The idea is to instill in the would-be writer with a fear of not writing. We do this by employing principles taught in Introduction to Psychology. Anyone remember Operant Conditioning and Negative Reinforcement?

Negative Reinforcement “strengthens a behavior because a negative condition is stopped or avoided as a consequence of the behavior.”

Consequences:

  • Gentle Mode: A certain amount of time after you stop writing, a box will pop up, gently reminding you to continue writing.
  • Normal Mode: If you persistently avoid writing, you will be played a most unpleasant sound. The sound will stop if and only if you continue to write.
  • Kamikaze Mode: Keep Writing or Your Work Will Unwrite Itself

These consequences will persist until your preset conditions have been met (that is, your time is up or you’ve written you word count goal or both).

I set it for Kamikaze mode with an “evil” grace period.  Imagine my horror when, the first time I used the application, it started EATING my words because I stopped typing for a few seconds.

Write or Die claims to put the “Prod in Productivity.”  Why it works for me, I don’t know.  But I plan to keep using it.

Online Writers’ Conference, Part I – Dialogue

I apologizing for being so scarce here lately.  I’ve been running around to writers’ conferences from Oregon to Philadelphia, teaching classes on scenes, pacing, and characters.  So, I’ve decided to share parts of my lessons with everyone, in hopes that my readers – especially those unable to attend a conference – might be helped a little.  We’ll start with some dialogue tips.

The number one way your characters – and as such, your readers – learn new information that propels the plot along is through dialogue.  Dialogue can make or break a novel.  Have you ever read a book and just cringed at some of what the characters say?  Dialogue needs to be realistic, relevant, revealing, and resonant

Realistic – to both your audience and your characters.  Obviously, you’re not going to include every mundane conversation that people have in real life.  But, there has to be realism in the interaction between characters.  Who here is a mom?  Do you always speak kindly to your children?  Who here is married?  Do you and your spouse ever snip at each other?  Flirt with one another?  These are real life things.  Also, dialogue needs to be realistic to your characters – having your protagonist say something that makes the reader stop and think, “I could never have pictured that coming out of so-and-so’s mouth,” only serves to pull the reader out of the story.  As writers, we want to keep them within the world of the novel as much as possible.

Relevant – is there are reason your characters are saying these things now?  If Sam and Bob have been talking about cars, and suddenly Sam says, “Oh, this steering wheel cover reminds me of the dress Jane wore last week to work.  Have you seen her lately?” well, that’s just wrong.  Dialogue needs to flow naturally from one topic to another.  Readers want to see the connections.
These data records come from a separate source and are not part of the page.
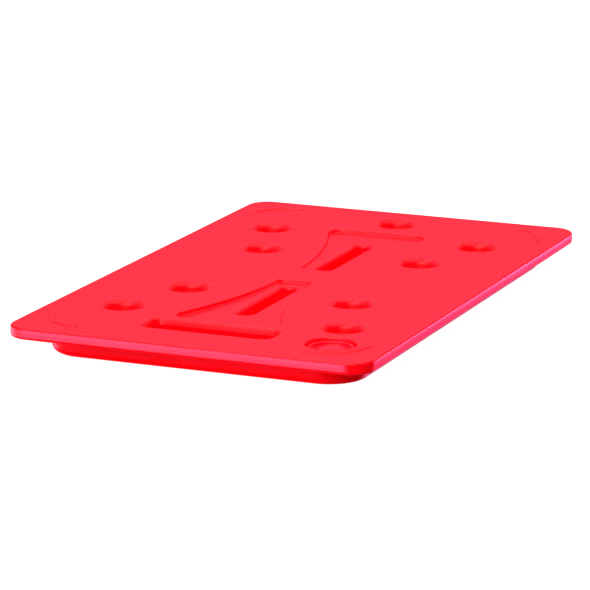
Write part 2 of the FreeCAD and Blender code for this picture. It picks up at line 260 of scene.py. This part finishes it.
class Skin:
    """Points and faces of one piece, in millimetres."""

    def __init__(self):
        self.points = []
        self.faces = []

    def ring(self, outline, z):
        first = len(self.points)
        self.points += [(x, y, z) for x, y in outline]
        return list(range(first, len(self.points)))

    def bridge(self, one, other):
        for i in range(len(one)):
            j = (i + 1) % len(one)
            self.faces.append((one[i], one[j], other[j], other[i]))

    def loft(self, outline, path, shape=None):
        """Join rings of an outline along a path of (grow, z). Returns the first and the last ring."""
        rings = []
        for grow, z in path:
            ring = self.ring(outline(grow), z)
            if shape:
                for index in ring:
                    self.points[index] = shape(self.points[index])
            rings.append(ring)
        for one, other in zip(rings, rings[1:]):
            self.bridge(one, other)
        return rings[0], rings[-1]

    def cap(self, ring):
        """Close a ring with triangles that meet at its middle."""
        count = len(ring)
        middle_point = tuple(sum(self.points[index][axis] for index in ring) / count for axis in range(3))
        self.points.append(middle_point)
        centre = len(self.points) - 1
        for i in range(count):
            self.faces.append((ring[i], ring[(i + 1) % count], centre))

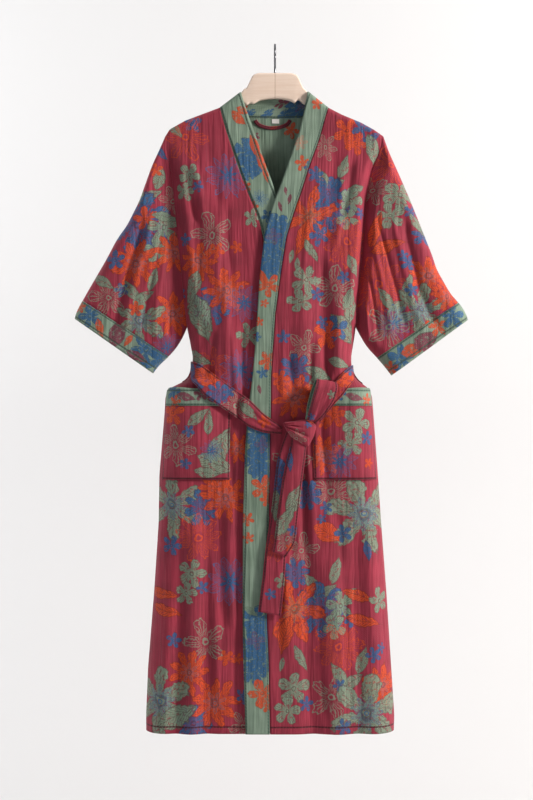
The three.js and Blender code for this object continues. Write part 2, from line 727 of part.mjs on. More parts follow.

Revealing – every sentence should give your reader a deeper understanding of the characters and story.  Some rules I try to stick with in order to do this are:

  1. No saying things that have already been said.  I read a book once when one character said something like, “This is Judy.  I work with her.”  And then, half a page later, Tom asks Judy, “So, how do you know Bill?”  Well, the reader learned that two paragraphs ago.  Not good.
  2. No saying things that both characters and the reader already know.  This is just rehashing and doesn’t server to move the story along.  That means, no recounting events that already took place.
  3. No saying things that don’t in some way advance the plot or characterization.

Resonant – is there something memorable about the dialogue?  Will it stick with your reader?  

 

The Labored Work of Genius

My agent sent this to me today, because he knows me.

From Ravi Zacharias’ ministry:

An important manuscript long thought lost was rediscovered hiding in a Pennsylvania seminary on a forgotten archival shelf. The recovered manuscript was a working score for a piano version of Ludwig van Beethoven’s “Grosse Fuge,” which means “grand fugue.” Apparently, grand is an understatement. The work is known as a monument of classical music and described by historians as a “symphonic poem” or a “leviathan”–an achievement on the scale of the finale of his Ninth Symphony. The work is one of the last pieces Beethoven composed, during the period when he was completely deaf. The markings throughout the manuscript are in the composer’s own hand.

In fact, such markings are a particular trademark of Beethoven, who was known for near obsessive editing. Unlike Mozart, who typically produced large scores in nearly finished form, Beethoven’s mind was so full of ideas that it was never made up. Never satisfied, he honed his ideas brutally.

A look at the recovered score portrays exactly that. Groups of measures throughout the 80-page manuscript are furiously canceled out with cross-marks. Remnants of red sealing wax, used to adhere long corrections to an already scuffed up page, remain like scars. There are smudges where he rubbed away ink while it was still wet and abrasions where he erased notes with a needle. Dated changes and omissions are scattered throughout the score, many of these markings dating to the final months before his death in 1827.

I believe there is something encouraging about the labored work of a genius. Beethoven wrestled notes onto the page. For him composing music was a messy, physical process. Ink was splattered, wax burned, erasers wore holes in the paper. What started as a clean page became a muddled, textured mess of a masterpiece ever in progress.

Someone has called Beethoven’s masterpieces works of “three-dimensional” art. There is a texture and a character to his manuscripts that display an artist who went beyond merely writing the notes, but stretched himself, and the page itself, to make a symphony.

Not that I’m comparing myself to Beethoven, or declaring genius.  But I comforted in his struggle, knowing my own.  Sometimes the act of creating is messy and difficult and, well, not enjoyable.  Sometimes our Christian walk is the same.